Prom 34 was another outing for the BBCSO under Sakari Oramo.  First up was the final piece in the Proms mini tribute to Dutilleux 'Timbres, espace, mouvement' just illustrated three things a) there are some great advocates for Dutilleux's music amongst conductors of our great orchestras (more so when you look at previous performances of Dutilleux's works at previous Proms), b) the four pieces I've heard so far really aren't enough  and c) how wonderfully varied and exquisitely beautiful this man's writing is.  Oramo put real soul into the line of this piece and the BBC Symphony were incredibly secure.  There have only been 20 performances of Dutilleux's music at the Proms overall including 4 of the cello concerto and 3 of Shadows of Time - more needs to be explored, but as tributes go - this was just a taster.

HK Gruber "Nali" wrote Busking (2007) for Hardenberger as soloist (he had also commissioned it's old sibling, the Trumpet Concerto 'Ariel' from 1998-9) but the new work is for string orchestra and banjo and accordion duo played by Mats Bergström and Claudia Buder respectively.  These works by Nali - especially when he addresses ground he had already traversed - reveal the fertility of his mind and the strength of his writing.  Here he starts with the soloist just using the mouthpiece, moves on to the E flat trumpet for the rest of the movement.  The evocative pairings of flugelhorn with banjo and accordion just reach across so many musical traditions and cultures it seems to me to some of the most evocative writing around.
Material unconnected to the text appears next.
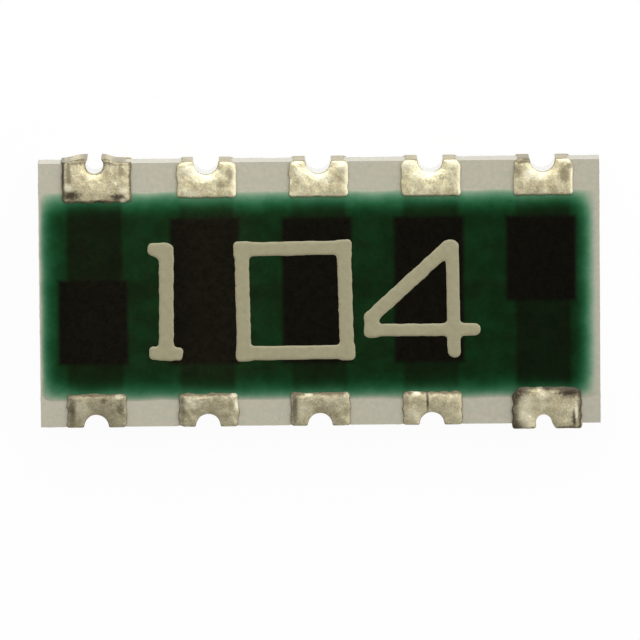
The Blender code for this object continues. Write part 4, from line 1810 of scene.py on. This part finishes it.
def upper_marks() -> dict[int, tuple[Spot, ...]]:
    """The painted highlights, painted shade and brown marks on the upper terminals. Their solder
    slopes towards the light at the notch.
    """
    sheen, shade, brown = SpotPaint.SHEEN, SpotPaint.SHADE, SpotPaint.BROWN
    return {
        1: (
            Spot(brown, -0.356, 0.09, 0.030, 0.200, 0.80),
            Spot(sheen, -0.312, 0.06, 0.022, 0.110, 0.45),
            Spot(shade, -0.285, 0.12, 0.033, 0.131, 0.85),
            Spot(shade, 0.310, 0.08, 0.033, 0.100, 0.60),
            Spot(brown, -0.262, 0.36, 0.119, 0.062, 0.95),
            Spot(brown, 0.275, 0.38, 0.088, 0.044, 0.90),
            Spot(brown, 0.080, 0.43, 0.100, 0.027, 0.70),
            Spot(sheen, -0.289, 0.27, 0.044, 0.044, 0.90),
            Spot(sheen, 0.334, 0.30, 0.037, 0.037, 0.90),
            Spot(sheen, 0.330, 0.42, 0.035, 0.027, 0.60),
            Spot(brown, -0.240, -0.015, 0.170, 0.030, 0.70),
            Spot(brown, 0.260, -0.010, 0.190, 0.030, 0.65),
        ),
        2: (
            Spot(sheen, -0.190, 0.08, 0.100, 0.075, 0.75),
            Spot(sheen, -0.010, 0.19, 0.150, 0.035, 0.80),
            Spot(shade, 0.170, 0.25, 0.056, 0.050, 0.55),
            Spot(shade, 0.270, 0.13, 0.050, 0.094, 0.60),
            Spot(sheen, 0.325, 0.20, 0.022, 0.225, 0.70),
            Spot(sheen, -0.170, 0.35, 0.075, 0.035, 0.55),
        ),
        3: (
            Spot(sheen, -0.190, 0.11, 0.100, 0.056, 0.75),
            Spot(sheen, 0.040, 0.19, 0.112, 0.040, 0.90),
            Spot(sheen, 0.260, 0.05, 0.088, 0.044, 0.70),
            Spot(shade, 0.250, 0.18, 0.044, 0.075, 0.40),
            Spot(sheen, 0.325, 0.20, 0.020, 0.213, 0.60),
        ),
        4: (
            Spot(sheen, -0.255, 0.05, 0.088, 0.044, 0.70),
            Spot(sheen, -0.070, 0.15, 0.138, 0.044, 0.85),
            Spot(sheen, 0.270, 0.05, 0.075, 0.044, 0.60),
            Spot(sheen, 0.325, 0.24, 0.020, 0.175, 0.50),
        ),
        5: (
            Spot(shade, -0.290, 0.12, 0.056, 0.062, 0.80),
            Spot(brown, -0.210, 0.01, 0.100, 0.031, 0.80),
            Spot(sheen, -0.150, 0.15, 0.069, 0.062, 1.00),
            Spot(sheen, -0.040, 0.20, 0.088, 0.031, 0.60),
            Spot(shade, 0.245, 0.17, 0.056, 0.094, 0.80),
            Spot(sheen, 0.335, 0.22, 0.022, 0.163, 0.85),
            Spot(brown, 0.315, 0.06, 0.044, 0.037, 0.50),
        ),
    }


def lower_marks() -> dict[int, tuple[Spot, ...]]:
    """The painted highlights, painted shade and brown marks on the lower terminals. Their solder
    is painted duller, and their left rims get painted shade.
    """
    sheen, shade, brown = SpotPaint.SHEEN, SpotPaint.SHADE, SpotPaint.BROWN
    return {
        6: (
            Spot(brown, -0.275, 0.17, 0.046, 0.188, 0.62),
            Spot(brown, 0.080, 0.29, 0.044, 0.035, 0.55),
            Spot(brown, 0.275, 0.20, 0.040, 0.069, 0.60),
            Spot(sheen, -0.160, 0.20, 0.075, 0.088, 0.35),
            Spot(sheen, 0.260, 0.34, 0.060, 0.026, 0.35),
        ),
        7: (
            Spot(brown, -0.290, 0.20, 0.032, 0.213, 0.50),
            Spot(sheen, -0.180, 0.26, 0.088, 0.069, 0.40),
            Spot(sheen, 0.290, 0.34, 0.040, 0.028, 0.60),
            Spot(sheen, 0.320, 0.23, 0.025, 0.069, 0.80),
            Spot(shade, 0.260, 0.24, 0.031, 0.056, 0.60),
        ),
        8: (
            Spot(brown, -0.285, 0.20, 0.036, 0.200, 0.62),
            Spot(sheen, -0.130, 0.34, 0.050, 0.026, 0.45),
            Spot(sheen, 0.300, 0.33, 0.040, 0.028, 0.45),
            Spot(sheen, -0.190, 0.20, 0.062, 0.100, 0.35),
        ),
        9: (
            Spot(sheen, -0.180, 0.35, 0.045, 0.034, 0.80),
            Spot(brown, -0.050, 0.27, 0.016, 0.125, 0.85),
            Spot(sheen, -0.220, 0.11, 0.075, 0.056, 0.50),
            Spot(shade, -0.290, 0.25, 0.031, 0.075, 0.60),
        ),
        10: (
            Spot(brown, -0.330, 0.20, 0.055, 0.290, 0.75),
            Spot(brown, -0.300, 0.38, 0.125, 0.110, 1.00),
            Spot(brown, -0.300, -0.03, 0.090, 0.070, 0.80),
            Spot(brown, 0.300, 0.37, 0.165, 0.085, 1.00),
            Spot(brown, 0.040, 0.41, 0.080, 0.040, 0.95),
            Spot(brown, 0.410, 0.15, 0.034, 0.288, 0.65),
            Spot(sheen, -0.200, 0.12, 0.088, 0.188, 0.50),
            Spot(sheen, -0.045, 0.38, 0.040, 0.026, 0.25),
            Spot(sheen, 0.010, 0.31, 0.075, 0.037, 0.50),
            Spot(brown, 0.345, 0.04, 0.027, 0.094, 0.90),
            Spot(sheen, 0.370, 0.13, 0.018, 0.094, 0.85),
        ),
    }


def terminals() -> list[SolderTerminal]:
    """The ten terminals, each with its own marks and painted light level."""
    marks = upper_marks() | lower_marks()
    # Painted light: the upper row is painted brighter and the lower row darker, as light falls on
    # their slopes.
    upper = [
        SolderTerminal(n, painted_light_level=painted_light_level, spots=marks[n])
        for n, painted_light_level in ((2, 1.22), (3, 1.23), (4, 1.24), (5, 1.10))
    ]
    low = {
        "depth": 0.368,
        "edge_corner": 0.04,
        "hole_inset": -0.012,
        "hole_dome": 0.05,
        "dome": 0.050,
        "ragged": 0.006,
        "dirt_and_shade": 0.85,
        "end_reach": 0.045,
        "wall_shade": 0.8,
    }
    lower = [
        SolderTerminal(n, painted_light_level=painted_light_level, spots=marks[n], **low)
        for n, painted_light_level in ((6, 0.61), (7, 0.74), (8, 0.77), (9, 0.87))
    ]
    first = RoundTerminal(1, painted_light_level=1.08, spots=marks[1])
    last = ArchTerminal(10, painted_light_level=0.95, spots=marks[10])
    return [first, *upper, *lower, last]


def write_sizes() -> None:
    """Works out the solids' box and the finished part's box as plain lists, and keeps nothing."""
    boxes = {"cad": CAD_BOX, "visual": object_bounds()}
    plain = {name: [list(corner) for corner in box] for name, box in boxes.items()}


def main() -> None:
    """Builds every sub-assembly in order."""
    logging.basicConfig(level=logging.INFO, format="%(message)s")
    skin = rough_skin()
    CeramicPlate().build(skin)
    InnerLayers().dress()
    glass = GlassCoat()
    glass.build()
    Marking(glass).build()
    for terminal in terminals():
        terminal.build(skin)
    Studio().build()
    write_sizes()


if __name__ == "__main__":
    main()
In a week where first halves were often more interesting than second halves, the pattern continued with Oramo leading his orchestra through Beethoven's Fifth Symphony.  It must be hard for conductors with the weight of tradition bearing down on any new approach but I find Oramo's Beethoven a bit too powerful, pushing always to the next landmark in the drama.  There's no want of detail or indeed speed, but there's something amiss in terms of weight of purpose.  Which is a clumsy way of saying "it's not for me".